| > but then just assumes that computational complexity and O-notation are known. At the bottom, you can find a reference to the previously published chapters. Complexity & big-O was addressed in the initial. (This is part of a book, all the org details are explained in part 1) > There is no path compression. The second variant is path compression. Yes, it may also be implemented in find, but it will make the code more complicated, in my view. > And then, the uf-union operation: No practical union-find implementation accesses the list of all entries in this operation. You are correct here. I'll make a change, thanks. > Also, uf-add seems to allow adding new entries to the data structure but does not add them to the points list This isn't needed here as it is supposed that we already have the list of points, it's just not arranged for efficient disjoint test. I, actually, had the reference to it, initially, but removed as I considered it redundant. I
ll think of adding it back. |
I stand corrected, thanks. I knew this was part of a book and did go to the sidebar to check the titles of older chapters, but there the first part is called '"Programming Algorithms" Book', not 'Introduction & Complexity' like at the bottom. Going only by the title, I didn't think there would be complexity there. My fault.
> The second variant is path compression.
Yes, but only on the "add" operation. It's more important to have it elsewhere. Imagine a set of elements {a, b, c, d, e} where you do a sequence of pairwise union operations on (a, b), (b, c), etc., and end up with the data structure degenerated into a linked list a -> b -> c -> d -> e. If you now repeatedly check whether a and b are in the same class, you end up searching the entire list twice, every time you do this search.

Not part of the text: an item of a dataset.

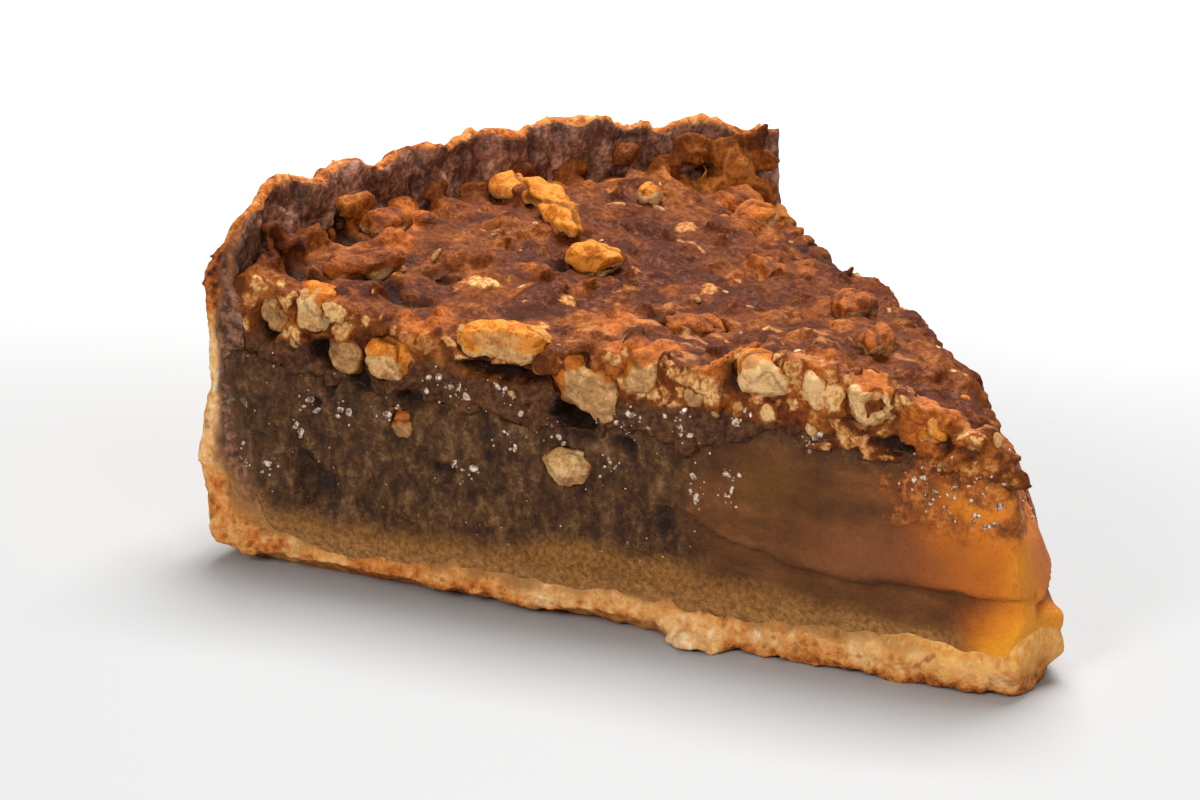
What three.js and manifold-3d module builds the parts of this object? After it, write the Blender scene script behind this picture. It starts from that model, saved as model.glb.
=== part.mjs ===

You could try adding path compression in union, but I don't think a complete, efficient solution is possible: You would always be able to construct small trees that you would have to link to produce bigger, deeper trees.
That's why path compression is always where it matters and can make a useful difference: In find. In the example above, depending on the details, you would have one or two full linear searches, and then every query on a and b would be constant time.
> Yes, it may also be implemented in find, but it will make the code more complicated, in my view.
That's one of the reasons why union-find might not be the best introductory data structure. As for your view, to some extent, when you teach standard stuff, your view is not as important as actually teaching what you claim to teach. If you claim to teach union-find, you don't get to pick something somewhat similar but with radically different complexity.
> This isn't needed here [...]. I ll think of adding it back.
No, don't! You're right that a full list of nodes is never needed by the data structure itself. A user of the data structure might need one, but also they might not. I have in the past used union-find in settings where it was more convenient not to have a complete list of entries.